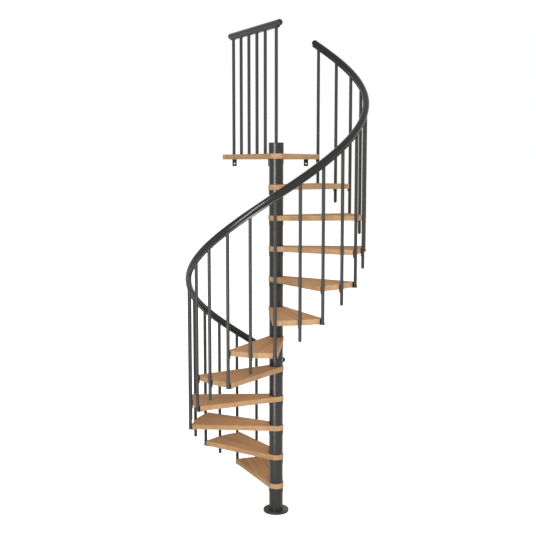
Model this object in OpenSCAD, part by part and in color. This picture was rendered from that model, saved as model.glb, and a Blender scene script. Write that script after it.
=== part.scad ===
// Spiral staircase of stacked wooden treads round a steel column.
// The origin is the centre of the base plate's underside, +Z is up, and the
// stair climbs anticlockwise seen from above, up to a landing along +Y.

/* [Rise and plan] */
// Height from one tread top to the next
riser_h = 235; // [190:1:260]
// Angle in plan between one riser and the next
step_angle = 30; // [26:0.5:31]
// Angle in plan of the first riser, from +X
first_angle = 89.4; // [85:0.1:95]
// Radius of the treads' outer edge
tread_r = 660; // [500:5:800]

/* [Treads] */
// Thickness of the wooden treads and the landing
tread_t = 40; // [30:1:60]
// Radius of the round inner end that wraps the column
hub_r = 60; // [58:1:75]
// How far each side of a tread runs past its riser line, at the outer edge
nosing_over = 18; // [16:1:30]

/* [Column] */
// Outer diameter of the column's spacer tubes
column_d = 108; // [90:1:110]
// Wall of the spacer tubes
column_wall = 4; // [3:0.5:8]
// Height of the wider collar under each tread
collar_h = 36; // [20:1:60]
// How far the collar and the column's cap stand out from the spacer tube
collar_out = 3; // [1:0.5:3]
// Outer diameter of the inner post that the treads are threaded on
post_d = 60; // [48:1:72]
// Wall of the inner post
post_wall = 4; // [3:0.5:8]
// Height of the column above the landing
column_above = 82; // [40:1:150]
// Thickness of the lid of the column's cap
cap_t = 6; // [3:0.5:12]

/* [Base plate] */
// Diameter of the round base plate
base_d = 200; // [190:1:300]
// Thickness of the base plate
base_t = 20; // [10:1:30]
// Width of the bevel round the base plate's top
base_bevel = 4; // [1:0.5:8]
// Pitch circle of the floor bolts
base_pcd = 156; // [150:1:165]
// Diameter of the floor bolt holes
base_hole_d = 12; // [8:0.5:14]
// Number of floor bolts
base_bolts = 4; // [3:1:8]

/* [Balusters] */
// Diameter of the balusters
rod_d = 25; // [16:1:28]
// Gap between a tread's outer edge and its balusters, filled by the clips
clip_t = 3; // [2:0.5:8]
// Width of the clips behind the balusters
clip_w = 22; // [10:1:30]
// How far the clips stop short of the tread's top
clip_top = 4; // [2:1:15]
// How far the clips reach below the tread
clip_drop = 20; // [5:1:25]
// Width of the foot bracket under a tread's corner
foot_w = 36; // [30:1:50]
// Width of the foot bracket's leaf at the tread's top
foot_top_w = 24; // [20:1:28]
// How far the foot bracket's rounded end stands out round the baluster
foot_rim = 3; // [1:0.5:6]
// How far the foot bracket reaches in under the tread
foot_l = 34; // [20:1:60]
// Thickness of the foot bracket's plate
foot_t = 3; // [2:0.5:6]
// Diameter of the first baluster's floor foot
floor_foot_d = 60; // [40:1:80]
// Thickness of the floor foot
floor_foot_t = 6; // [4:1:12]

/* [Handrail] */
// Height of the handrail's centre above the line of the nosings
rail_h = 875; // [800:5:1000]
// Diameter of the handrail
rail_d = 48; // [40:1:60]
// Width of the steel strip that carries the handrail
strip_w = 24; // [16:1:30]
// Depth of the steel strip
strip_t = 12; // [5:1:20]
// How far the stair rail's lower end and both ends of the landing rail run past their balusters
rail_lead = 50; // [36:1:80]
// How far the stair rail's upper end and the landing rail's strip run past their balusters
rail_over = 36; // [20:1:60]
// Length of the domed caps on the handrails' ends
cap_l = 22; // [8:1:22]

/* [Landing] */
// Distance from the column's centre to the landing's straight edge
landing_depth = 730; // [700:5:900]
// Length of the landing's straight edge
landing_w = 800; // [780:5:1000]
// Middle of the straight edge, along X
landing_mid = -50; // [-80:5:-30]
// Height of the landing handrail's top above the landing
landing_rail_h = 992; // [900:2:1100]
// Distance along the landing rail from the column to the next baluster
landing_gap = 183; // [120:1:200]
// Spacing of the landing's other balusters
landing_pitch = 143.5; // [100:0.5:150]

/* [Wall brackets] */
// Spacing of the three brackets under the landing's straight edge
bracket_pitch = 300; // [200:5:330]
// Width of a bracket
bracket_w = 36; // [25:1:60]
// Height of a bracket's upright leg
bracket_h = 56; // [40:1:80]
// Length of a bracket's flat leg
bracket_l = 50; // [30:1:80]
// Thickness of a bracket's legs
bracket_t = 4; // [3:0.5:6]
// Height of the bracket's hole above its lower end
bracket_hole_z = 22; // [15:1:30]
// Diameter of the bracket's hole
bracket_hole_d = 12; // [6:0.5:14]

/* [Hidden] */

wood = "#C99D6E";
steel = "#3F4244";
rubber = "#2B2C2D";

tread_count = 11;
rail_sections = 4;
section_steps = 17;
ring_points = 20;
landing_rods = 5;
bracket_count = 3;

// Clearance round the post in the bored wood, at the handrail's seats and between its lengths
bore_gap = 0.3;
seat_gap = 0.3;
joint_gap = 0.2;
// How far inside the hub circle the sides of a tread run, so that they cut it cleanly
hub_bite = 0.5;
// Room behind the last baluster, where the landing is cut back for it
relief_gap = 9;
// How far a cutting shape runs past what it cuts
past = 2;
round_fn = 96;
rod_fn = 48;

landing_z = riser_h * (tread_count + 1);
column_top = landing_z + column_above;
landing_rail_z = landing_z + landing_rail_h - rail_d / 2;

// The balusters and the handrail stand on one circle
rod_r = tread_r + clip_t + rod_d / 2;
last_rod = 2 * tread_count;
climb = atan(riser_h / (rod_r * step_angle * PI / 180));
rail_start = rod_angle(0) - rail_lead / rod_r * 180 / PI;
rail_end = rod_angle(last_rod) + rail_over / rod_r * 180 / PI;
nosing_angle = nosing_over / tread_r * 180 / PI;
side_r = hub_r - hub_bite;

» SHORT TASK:
Give again, word for word, the lines of the listing, starting at its first line and ending with the line containing "landing along +Y.".

» CORRECT RESPONSE:
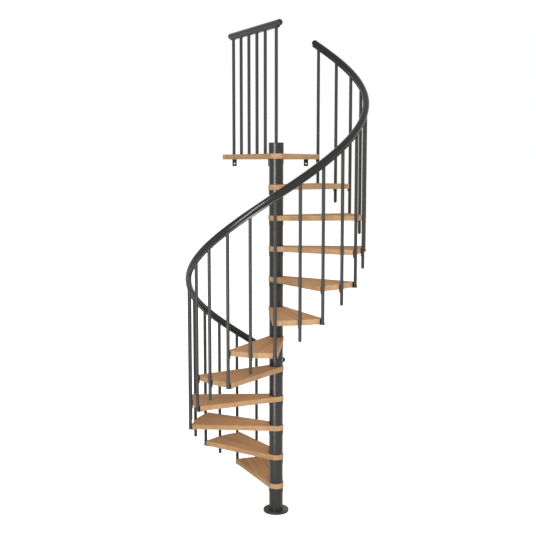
Model this object in OpenSCAD, part by part and in color. This picture was rendered from that model, saved as model.glb, and a Blender scene script. Write that script after it.
=== part.scad ===
// Spiral staircase of stacked wooden treads round a steel column.
// The origin is the centre of the base plate's underside, +Z is up, and the
// stair climbs anticlockwise seen from above, up to a landing along +Y.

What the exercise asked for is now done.